Ein Herz kehrt zurück

Nur eine Chopin-Geschichte stiftet Trost. Noch einmal Warschau, noch einmal die Zeit des Aufstands. Im Herzen der Stadt, in Sichtweite der Wohnungen, in denen Frédéric Chopin Kindheit und Jugend verbrachte, steht die Heilig-Kreuz-Kirche. Dort ruht seit dem 19. Jahrhundert, getrennt vom Körper, das Herz Chopins – auf Wunsch des Komponisten in seiner Heimatstadt. Im August 1944 betritt ein deutscher Militärseelsorger die Kirche; Schulze oder Schulz muss sein Name gewesen sein. Er spricht den polnischen Pfarrer Niedziela an und gesteht seine Liebe zu Chopin. Bald werde, so sagt er warnend, der Häuserkampf die Kirche erreichen. Er bittet darum, die Urne mit dem Herz herausnehmen und zu Erzbischof Szlagowski ausserhalb der Stadt bringen zu dürfen. So geschieht es denn auch. Zu sehen ist die Szene im Dokumentarfilm «Serce Chopina» (Chopins Herz) von Piotr Szalsza.
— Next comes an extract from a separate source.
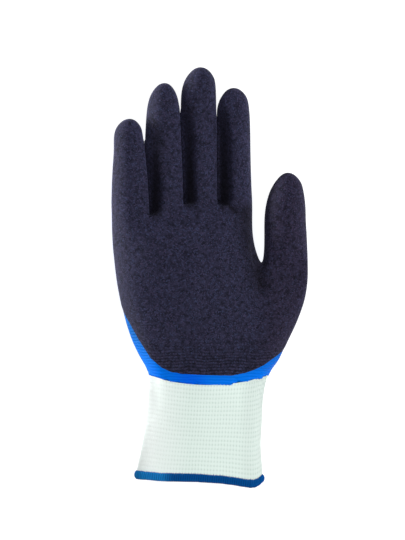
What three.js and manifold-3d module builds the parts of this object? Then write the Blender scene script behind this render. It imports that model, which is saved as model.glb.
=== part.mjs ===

Der deutsche Offizier, der die Urne überreicht, scheint sich dabei etwas zu genieren.

Und dann das Jahr 1945. Wo die Deutschen abziehen, hält Chopin Einzug: Jede Stadt feiert ihr erstes Konzert mit seiner Musik. Als im zerstörten Warschau die Urne mit dem Herz feierlich in die Kirche zurückgeführt wird, spielt Jan Ekier. In diesem Herbst war der 97 Jahre alte Musiker und Komponist noch einmal Gast des Chopin-Wettbewerbs, in dem er 1937 den 8. Platz belegt hatte. Der schmächtige Mann mit dem feinen Humor verrät auch, was ihm in dem Werk des Komponisten, das er nach dem Krieg ediert hat, am teuersten ist: Wenn er auf eine einsame Insel umziehen müsste, sagt Ekier, würde er die Mazurken mitnehmen, dieses «programmfreie intime Tagebuch» Chopins. Vorausgesetzt, es gäbe auf der Insel einen Flügel.